Man at Center of Upcoming SCOTUS Abortion Case Also Wrote Some Amazingly Bad Teen Fiction
PoliticsNext week, the Supreme Court will hear arguments in a case that questions whether crisis pregnancy centers have a First Amendment right to mislead patients about abortion and abortion services. The National Institute of Family and Life Advocates, an anti-abortion nonprofit that represents more than 1,400 “pregnancy centers” across the United States, is suing over a California law that requires crisis pregnancy centers to disclose the right to an abortion and other state-funding family planning resources to patients. Crisis pregnancy centers are notorious for pushing anti-abortion propaganda on desperate, low-income women while masquerading as women’s health clinics.
Thomas Glessner, NIFLA’s founder and president, has made a career fighting abortion rights. He also dabbles in fine literature and has written, to my extreme delight, several books on abortion.
He is the author of Created Equal: Reflections on the Unalienable Right to Life; The Emerging Brave New World (which is about “the gradual dehumanization on human beings that has invaded American culture and has accelerated at a frightening pace since the 1973 Supreme Court decision of Roe v. Wade”); Achieving an Abortion-Free America by 2001; and Destiny’s Team: A Story About Love, Choices and Eternity.
I have not subjected myself to any of these works in depth, but it is Destiny’s Team—a book about the grace of a Christian god, teens, and how basically everyone dies after someone in their life has an abortion—that I most want to share with the world.

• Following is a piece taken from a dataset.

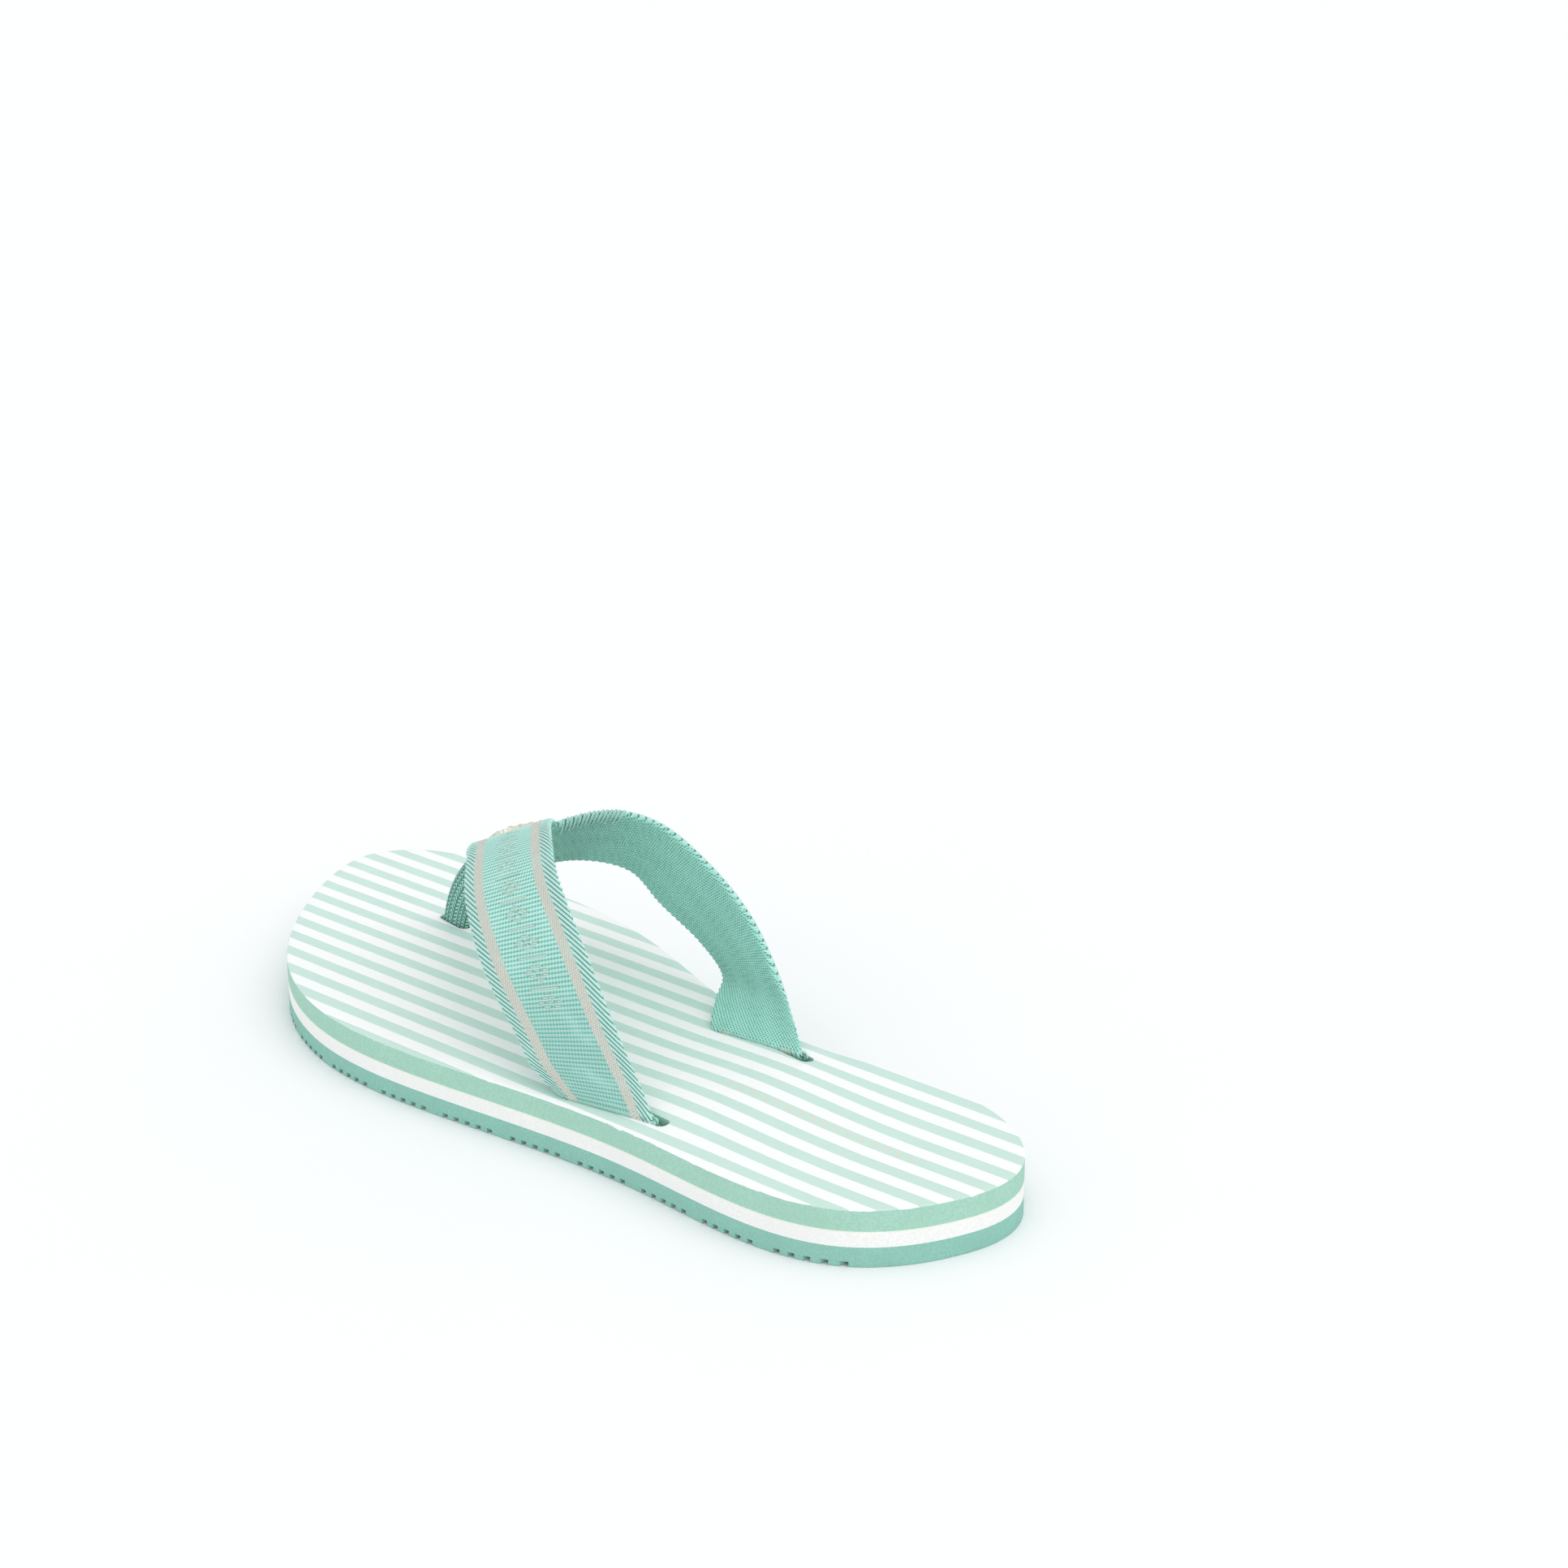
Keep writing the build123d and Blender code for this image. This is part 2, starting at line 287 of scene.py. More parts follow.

Destiny’s Team is supposed to be a cautionary tale about how abortion ruins a woman’s reputation, fills her with regret, and may even kill her. But because women in these books exist only as baby-makers who have sex to please men, the bulk of the story focuses on Jason O’Connor, a womanizing NFL quarterback, and how abortion has fucked up his life and the lives of his other horndog teammates.